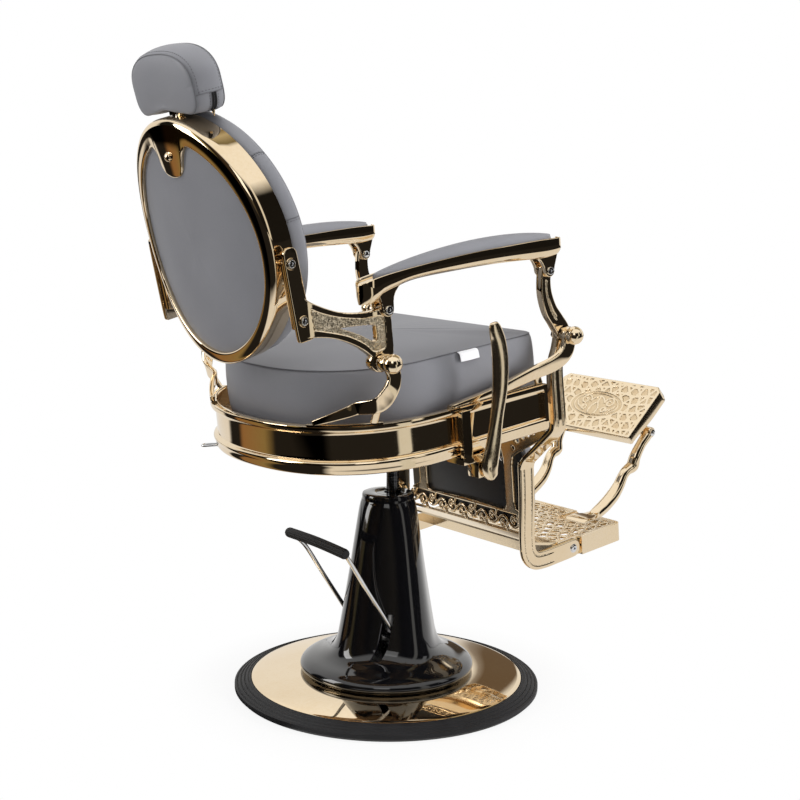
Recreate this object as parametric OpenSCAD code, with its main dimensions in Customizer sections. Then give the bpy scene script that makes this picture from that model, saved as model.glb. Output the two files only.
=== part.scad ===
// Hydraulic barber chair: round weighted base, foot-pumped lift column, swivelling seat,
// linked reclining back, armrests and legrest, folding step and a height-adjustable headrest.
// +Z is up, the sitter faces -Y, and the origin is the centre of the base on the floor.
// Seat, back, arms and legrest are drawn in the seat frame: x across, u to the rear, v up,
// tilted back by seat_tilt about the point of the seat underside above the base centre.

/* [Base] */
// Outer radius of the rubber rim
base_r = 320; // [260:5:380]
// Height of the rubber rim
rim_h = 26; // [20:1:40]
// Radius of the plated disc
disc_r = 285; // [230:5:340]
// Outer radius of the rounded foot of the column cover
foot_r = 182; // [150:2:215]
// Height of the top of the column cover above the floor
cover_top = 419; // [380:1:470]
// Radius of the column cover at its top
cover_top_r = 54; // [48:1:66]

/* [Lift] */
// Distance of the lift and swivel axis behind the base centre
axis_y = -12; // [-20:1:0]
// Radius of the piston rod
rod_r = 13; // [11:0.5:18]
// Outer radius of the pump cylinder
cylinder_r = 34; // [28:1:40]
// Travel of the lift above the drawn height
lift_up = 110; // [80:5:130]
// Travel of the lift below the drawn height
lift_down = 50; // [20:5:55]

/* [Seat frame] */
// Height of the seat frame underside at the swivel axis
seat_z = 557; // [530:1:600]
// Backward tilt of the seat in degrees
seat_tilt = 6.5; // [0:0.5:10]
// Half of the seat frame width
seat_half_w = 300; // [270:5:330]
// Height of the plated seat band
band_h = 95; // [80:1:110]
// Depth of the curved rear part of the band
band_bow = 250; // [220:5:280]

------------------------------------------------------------

*AIM OF THE EXERCISE:* Output all of the data again, exactly.

*CORRECT RESULT:*
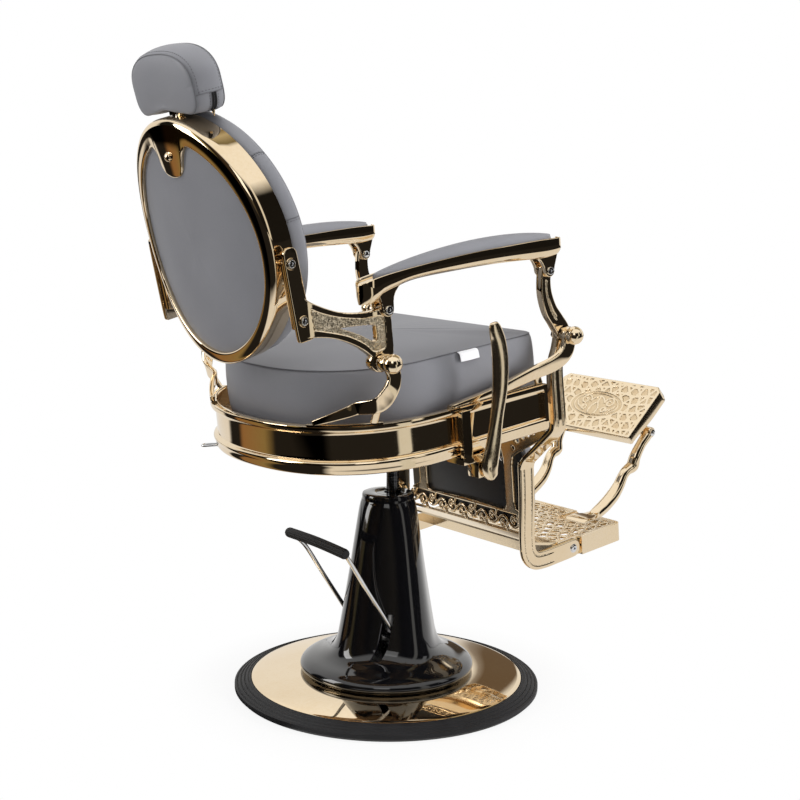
Recreate this object as parametric OpenSCAD code, with its main dimensions in Customizer sections. Then give the bpy scene script that makes this picture from that model, saved as model.glb. Output the two files only.
=== part.scad ===
// Hydraulic barber chair: round weighted base, foot-pumped lift column, swivelling seat,
// linked reclining back, armrests and legrest, folding step and a height-adjustable headrest.
// +Z is up, the sitter faces -Y, and the origin is the centre of the base on the floor.
// Seat, back, arms and legrest are drawn in the seat frame: x across, u to the rear, v up,
// tilted back by seat_tilt about the point of the seat underside above the base centre.

/* [Base] */
// Outer radius of the rubber rim
base_r = 320; // [260:5:380]
// Height of the rubber rim
rim_h = 26; // [20:1:40]
// Radius of the plated disc
disc_r = 285; // [230:5:340]
// Outer radius of the rounded foot of the column cover
foot_r = 182; // [150:2:215]
// Height of the top of the column cover above the floor
cover_top = 419; // [380:1:470]
// Radius of the column cover at its top
cover_top_r = 54; // [48:1:66]

/* [Lift] */
// Distance of the lift and swivel axis behind the base centre
axis_y = -12; // [-20:1:0]
// Radius of the piston rod
rod_r = 13; // [11:0.5:18]
// Outer radius of the pump cylinder
cylinder_r = 34; // [28:1:40]
// Travel of the lift above the drawn height
lift_up = 110; // [80:5:130]
// Travel of the lift below the drawn height
lift_down = 50; // [20:5:55]

/* [Seat frame] */
// Height of the seat frame underside at the swivel axis
seat_z = 557; // [530:1:600]
// Backward tilt of the seat in degrees
seat_tilt = 6.5; // [0:0.5:10]
// Half of the seat frame width
seat_half_w = 300; // [270:5:330]
// Height of the plated seat band
band_h = 95; // [80:1:110]
// Depth of the curved rear part of the band
band_bow = 250; // [220:5:280]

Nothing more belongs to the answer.